▶ [DATA SECTION]:
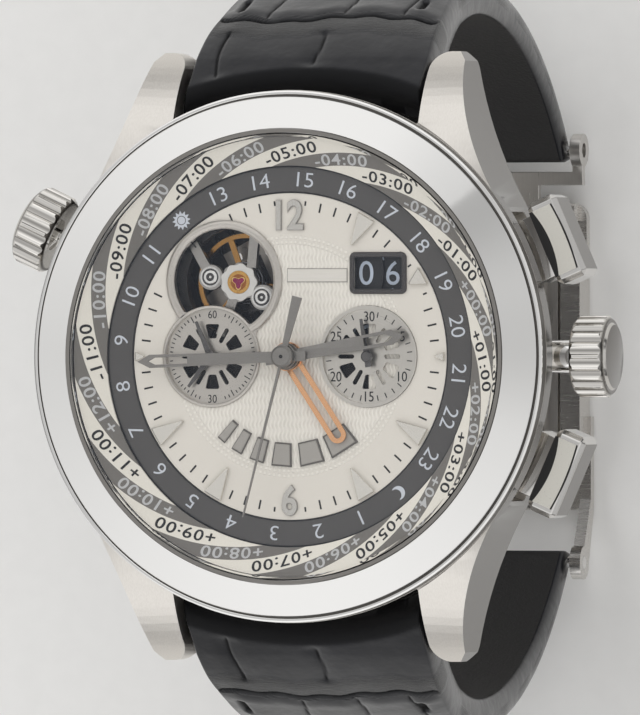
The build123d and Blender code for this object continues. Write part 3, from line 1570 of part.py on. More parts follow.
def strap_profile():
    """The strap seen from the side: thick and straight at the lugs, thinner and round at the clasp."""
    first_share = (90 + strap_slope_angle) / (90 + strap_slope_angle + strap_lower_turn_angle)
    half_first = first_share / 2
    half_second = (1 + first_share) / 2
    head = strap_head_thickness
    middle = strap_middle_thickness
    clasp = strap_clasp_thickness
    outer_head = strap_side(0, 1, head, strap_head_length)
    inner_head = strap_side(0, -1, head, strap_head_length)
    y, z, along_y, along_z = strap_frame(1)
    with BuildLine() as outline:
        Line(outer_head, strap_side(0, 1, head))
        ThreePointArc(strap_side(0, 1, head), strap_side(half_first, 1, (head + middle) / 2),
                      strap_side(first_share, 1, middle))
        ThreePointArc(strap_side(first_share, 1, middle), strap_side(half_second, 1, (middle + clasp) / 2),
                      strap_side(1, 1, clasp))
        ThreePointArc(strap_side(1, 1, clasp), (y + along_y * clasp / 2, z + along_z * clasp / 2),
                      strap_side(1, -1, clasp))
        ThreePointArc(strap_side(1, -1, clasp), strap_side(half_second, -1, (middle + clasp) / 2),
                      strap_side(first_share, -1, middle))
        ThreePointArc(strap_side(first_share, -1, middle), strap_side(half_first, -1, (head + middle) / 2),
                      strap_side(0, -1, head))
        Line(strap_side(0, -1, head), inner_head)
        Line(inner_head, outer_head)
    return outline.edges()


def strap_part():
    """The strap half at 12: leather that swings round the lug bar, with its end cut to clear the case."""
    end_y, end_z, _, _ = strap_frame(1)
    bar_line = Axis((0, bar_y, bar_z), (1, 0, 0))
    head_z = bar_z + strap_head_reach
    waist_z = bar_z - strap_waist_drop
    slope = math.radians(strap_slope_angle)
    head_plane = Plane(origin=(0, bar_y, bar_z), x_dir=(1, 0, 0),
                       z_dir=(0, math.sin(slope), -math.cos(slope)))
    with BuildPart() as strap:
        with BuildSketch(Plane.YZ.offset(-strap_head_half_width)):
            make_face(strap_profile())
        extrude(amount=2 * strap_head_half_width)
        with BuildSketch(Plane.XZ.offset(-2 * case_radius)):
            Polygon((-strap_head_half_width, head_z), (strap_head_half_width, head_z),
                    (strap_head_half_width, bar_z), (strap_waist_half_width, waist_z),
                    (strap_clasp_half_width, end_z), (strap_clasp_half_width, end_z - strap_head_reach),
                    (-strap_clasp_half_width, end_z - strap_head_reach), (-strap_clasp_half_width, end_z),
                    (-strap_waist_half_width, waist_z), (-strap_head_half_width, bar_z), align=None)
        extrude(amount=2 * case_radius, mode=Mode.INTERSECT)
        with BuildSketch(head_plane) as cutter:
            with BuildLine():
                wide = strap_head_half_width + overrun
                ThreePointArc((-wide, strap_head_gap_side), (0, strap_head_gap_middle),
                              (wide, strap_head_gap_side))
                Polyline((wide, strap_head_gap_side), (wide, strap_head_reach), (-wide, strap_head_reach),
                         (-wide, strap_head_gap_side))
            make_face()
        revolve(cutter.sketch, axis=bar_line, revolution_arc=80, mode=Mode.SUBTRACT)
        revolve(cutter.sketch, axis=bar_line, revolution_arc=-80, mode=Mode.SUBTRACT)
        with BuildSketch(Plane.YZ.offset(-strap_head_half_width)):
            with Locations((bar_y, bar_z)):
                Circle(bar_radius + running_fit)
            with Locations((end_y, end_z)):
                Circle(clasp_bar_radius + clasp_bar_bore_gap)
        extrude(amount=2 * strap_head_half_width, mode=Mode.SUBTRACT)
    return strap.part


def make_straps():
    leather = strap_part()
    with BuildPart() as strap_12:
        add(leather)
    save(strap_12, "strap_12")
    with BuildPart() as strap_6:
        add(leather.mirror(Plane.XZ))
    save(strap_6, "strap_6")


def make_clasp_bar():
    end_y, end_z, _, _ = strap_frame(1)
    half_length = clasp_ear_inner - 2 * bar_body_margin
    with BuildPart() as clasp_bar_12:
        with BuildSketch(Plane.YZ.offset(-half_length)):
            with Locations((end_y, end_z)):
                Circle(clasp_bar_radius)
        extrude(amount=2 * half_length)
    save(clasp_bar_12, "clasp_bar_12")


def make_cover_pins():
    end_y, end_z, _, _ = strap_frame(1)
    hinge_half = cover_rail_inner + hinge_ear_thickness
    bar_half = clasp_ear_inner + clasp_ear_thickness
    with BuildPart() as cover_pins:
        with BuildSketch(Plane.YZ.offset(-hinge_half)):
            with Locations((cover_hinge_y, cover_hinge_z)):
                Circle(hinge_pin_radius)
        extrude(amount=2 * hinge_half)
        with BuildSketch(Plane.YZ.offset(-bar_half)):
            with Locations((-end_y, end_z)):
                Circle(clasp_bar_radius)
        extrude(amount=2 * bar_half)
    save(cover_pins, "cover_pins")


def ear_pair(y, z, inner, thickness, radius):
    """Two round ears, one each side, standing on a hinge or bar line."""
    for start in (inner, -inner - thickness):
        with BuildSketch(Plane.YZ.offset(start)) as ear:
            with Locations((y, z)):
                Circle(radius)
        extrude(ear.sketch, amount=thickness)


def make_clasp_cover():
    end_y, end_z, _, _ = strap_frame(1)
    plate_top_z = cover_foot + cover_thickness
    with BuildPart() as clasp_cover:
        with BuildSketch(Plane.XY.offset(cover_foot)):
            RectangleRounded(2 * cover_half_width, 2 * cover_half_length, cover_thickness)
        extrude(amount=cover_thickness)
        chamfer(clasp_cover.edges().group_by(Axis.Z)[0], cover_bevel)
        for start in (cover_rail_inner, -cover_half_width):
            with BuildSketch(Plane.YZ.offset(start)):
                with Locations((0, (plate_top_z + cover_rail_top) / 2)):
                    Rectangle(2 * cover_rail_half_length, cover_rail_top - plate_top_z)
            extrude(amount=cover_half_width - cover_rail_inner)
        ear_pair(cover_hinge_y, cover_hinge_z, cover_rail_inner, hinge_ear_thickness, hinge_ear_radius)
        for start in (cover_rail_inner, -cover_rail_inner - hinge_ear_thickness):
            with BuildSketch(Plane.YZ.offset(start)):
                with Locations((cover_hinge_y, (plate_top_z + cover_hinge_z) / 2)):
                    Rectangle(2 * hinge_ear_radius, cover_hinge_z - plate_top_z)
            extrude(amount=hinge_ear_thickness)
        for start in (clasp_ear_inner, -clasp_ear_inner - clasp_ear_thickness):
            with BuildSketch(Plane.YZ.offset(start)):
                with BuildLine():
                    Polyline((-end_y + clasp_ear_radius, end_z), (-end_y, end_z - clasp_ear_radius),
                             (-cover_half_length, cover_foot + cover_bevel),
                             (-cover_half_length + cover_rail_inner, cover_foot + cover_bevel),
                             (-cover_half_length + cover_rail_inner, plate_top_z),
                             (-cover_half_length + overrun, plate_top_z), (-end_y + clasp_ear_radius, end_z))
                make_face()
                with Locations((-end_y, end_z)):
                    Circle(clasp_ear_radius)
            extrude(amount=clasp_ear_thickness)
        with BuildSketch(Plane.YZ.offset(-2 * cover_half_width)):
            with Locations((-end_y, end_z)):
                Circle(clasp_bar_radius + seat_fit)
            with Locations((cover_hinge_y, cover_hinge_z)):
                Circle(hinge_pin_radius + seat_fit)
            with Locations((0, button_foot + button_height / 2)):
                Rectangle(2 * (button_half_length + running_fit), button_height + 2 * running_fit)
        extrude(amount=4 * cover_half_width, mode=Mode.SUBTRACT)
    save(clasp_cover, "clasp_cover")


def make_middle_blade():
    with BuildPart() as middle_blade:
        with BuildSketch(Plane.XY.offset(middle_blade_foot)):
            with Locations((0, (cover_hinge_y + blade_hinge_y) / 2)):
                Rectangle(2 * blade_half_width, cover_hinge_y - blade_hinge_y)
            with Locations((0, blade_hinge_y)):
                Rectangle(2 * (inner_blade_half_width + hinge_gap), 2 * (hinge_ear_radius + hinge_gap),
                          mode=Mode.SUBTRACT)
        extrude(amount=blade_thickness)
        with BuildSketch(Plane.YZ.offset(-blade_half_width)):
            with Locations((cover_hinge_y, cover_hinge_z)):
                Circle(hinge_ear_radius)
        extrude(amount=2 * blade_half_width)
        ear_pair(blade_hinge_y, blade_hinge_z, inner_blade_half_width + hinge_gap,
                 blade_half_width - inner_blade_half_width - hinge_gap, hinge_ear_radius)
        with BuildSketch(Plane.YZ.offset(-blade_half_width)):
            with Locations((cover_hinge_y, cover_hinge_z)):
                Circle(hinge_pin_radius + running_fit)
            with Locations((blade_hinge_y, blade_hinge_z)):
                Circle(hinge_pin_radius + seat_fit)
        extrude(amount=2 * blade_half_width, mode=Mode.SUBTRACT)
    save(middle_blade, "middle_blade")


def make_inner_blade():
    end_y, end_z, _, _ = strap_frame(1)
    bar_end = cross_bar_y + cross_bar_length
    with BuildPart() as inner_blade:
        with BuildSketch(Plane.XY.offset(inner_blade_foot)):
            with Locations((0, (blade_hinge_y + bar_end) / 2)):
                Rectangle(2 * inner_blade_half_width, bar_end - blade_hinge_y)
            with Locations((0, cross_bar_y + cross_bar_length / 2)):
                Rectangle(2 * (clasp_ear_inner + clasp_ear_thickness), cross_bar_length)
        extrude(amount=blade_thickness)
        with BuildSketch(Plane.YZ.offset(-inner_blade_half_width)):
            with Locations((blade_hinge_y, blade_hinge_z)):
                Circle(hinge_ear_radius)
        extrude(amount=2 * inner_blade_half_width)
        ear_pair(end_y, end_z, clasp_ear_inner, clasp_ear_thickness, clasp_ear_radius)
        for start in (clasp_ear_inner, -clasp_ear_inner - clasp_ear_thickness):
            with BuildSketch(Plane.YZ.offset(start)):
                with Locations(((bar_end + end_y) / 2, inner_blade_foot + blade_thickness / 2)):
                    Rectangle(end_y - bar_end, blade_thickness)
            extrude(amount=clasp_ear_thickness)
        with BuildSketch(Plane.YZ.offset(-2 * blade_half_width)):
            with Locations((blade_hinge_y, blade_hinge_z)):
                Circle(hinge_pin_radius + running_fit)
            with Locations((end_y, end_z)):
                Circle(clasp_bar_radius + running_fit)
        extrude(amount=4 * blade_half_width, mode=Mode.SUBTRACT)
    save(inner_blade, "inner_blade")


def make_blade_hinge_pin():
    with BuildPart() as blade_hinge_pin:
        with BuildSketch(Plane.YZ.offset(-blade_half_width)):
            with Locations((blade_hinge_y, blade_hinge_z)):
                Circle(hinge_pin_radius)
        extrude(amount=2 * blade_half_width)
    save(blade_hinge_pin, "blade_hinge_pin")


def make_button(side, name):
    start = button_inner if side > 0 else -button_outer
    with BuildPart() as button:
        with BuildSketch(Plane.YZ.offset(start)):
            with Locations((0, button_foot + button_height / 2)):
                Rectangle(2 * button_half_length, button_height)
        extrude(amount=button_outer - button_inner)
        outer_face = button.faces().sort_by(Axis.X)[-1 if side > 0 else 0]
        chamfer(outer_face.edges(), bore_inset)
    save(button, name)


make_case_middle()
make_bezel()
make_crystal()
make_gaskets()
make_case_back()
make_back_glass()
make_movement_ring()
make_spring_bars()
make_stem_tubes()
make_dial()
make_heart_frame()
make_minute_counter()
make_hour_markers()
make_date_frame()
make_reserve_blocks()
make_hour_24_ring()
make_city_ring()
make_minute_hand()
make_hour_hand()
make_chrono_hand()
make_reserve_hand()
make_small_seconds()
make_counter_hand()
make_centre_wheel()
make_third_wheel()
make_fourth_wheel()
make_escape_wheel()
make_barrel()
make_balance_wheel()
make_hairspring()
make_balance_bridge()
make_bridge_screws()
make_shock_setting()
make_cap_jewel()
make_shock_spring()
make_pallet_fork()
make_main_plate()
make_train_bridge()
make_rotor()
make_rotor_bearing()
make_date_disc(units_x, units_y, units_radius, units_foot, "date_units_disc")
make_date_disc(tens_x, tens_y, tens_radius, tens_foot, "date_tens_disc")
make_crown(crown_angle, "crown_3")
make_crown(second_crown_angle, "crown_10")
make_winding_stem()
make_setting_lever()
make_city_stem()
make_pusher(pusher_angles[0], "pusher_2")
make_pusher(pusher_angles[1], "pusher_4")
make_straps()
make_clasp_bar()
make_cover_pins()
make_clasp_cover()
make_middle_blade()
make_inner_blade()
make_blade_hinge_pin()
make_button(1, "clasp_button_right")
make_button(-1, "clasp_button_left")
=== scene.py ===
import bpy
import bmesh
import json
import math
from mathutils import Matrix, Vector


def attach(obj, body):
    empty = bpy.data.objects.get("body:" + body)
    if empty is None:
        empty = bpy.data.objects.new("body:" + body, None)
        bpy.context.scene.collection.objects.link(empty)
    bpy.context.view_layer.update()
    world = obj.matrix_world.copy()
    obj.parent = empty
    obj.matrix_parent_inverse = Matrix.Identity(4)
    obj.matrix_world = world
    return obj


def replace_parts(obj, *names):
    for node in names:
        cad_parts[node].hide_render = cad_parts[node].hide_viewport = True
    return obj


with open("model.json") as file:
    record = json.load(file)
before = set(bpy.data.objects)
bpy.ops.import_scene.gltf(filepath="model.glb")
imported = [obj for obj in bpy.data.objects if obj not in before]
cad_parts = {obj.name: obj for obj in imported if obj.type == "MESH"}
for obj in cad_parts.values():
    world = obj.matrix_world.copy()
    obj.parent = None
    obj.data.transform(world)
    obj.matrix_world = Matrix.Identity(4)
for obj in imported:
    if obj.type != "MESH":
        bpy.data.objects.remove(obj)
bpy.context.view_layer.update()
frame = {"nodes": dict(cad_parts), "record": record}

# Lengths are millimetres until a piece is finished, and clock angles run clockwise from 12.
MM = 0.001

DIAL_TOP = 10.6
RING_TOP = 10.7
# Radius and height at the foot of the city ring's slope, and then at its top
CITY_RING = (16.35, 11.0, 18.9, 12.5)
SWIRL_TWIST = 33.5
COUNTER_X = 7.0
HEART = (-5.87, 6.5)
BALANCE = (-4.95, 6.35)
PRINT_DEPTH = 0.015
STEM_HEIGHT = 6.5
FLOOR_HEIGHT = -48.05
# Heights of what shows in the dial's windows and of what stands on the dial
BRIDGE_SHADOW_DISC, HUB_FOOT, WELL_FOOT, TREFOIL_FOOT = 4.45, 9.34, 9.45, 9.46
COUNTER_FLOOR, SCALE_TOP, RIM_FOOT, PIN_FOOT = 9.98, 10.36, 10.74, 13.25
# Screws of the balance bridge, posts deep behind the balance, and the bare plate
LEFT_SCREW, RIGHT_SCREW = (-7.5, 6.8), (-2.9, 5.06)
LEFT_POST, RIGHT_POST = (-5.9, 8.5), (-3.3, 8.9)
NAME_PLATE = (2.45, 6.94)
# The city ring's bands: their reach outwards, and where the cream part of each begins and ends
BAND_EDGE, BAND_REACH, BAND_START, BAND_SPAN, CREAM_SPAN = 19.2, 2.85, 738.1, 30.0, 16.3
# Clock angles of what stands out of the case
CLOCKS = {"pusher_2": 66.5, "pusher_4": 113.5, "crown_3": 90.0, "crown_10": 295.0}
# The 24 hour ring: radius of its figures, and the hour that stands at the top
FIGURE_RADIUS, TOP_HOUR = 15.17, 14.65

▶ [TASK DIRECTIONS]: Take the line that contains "make_rotor_bearing()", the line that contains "for node in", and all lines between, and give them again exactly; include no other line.

▶ [RESULT FOR THIS TASK]:
make_rotor_bearing()
make_date_disc(units_x, units_y, units_radius, units_foot, "date_units_disc")
make_date_disc(tens_x, tens_y, tens_radius, tens_foot, "date_tens_disc")
make_crown(crown_angle, "crown_3")
make_crown(second_crown_angle, "crown_10")
make_winding_stem()
make_setting_lever()
make_city_stem()
make_pusher(pusher_angles[0], "pusher_2")
make_pusher(pusher_angles[1], "pusher_4")
make_straps()
make_clasp_bar()
make_cover_pins()
make_clasp_cover()
make_middle_blade()
make_inner_blade()
make_blade_hinge_pin()
make_button(1, "clasp_button_right")
make_button(-1, "clasp_button_left")
=== scene.py ===
import bpy
import bmesh
import json
import math
from mathutils import Matrix, Vector


def attach(obj, body):
    empty = bpy.data.objects.get("body:" + body)
    if empty is None:
        empty = bpy.data.objects.new("body:" + body, None)
        bpy.context.scene.collection.objects.link(empty)
    bpy.context.view_layer.update()
    world = obj.matrix_world.copy()
    obj.parent = empty
    obj.matrix_parent_inverse = Matrix.Identity(4)
    obj.matrix_world = world
    return obj


def replace_parts(obj, *names):
    for node in names:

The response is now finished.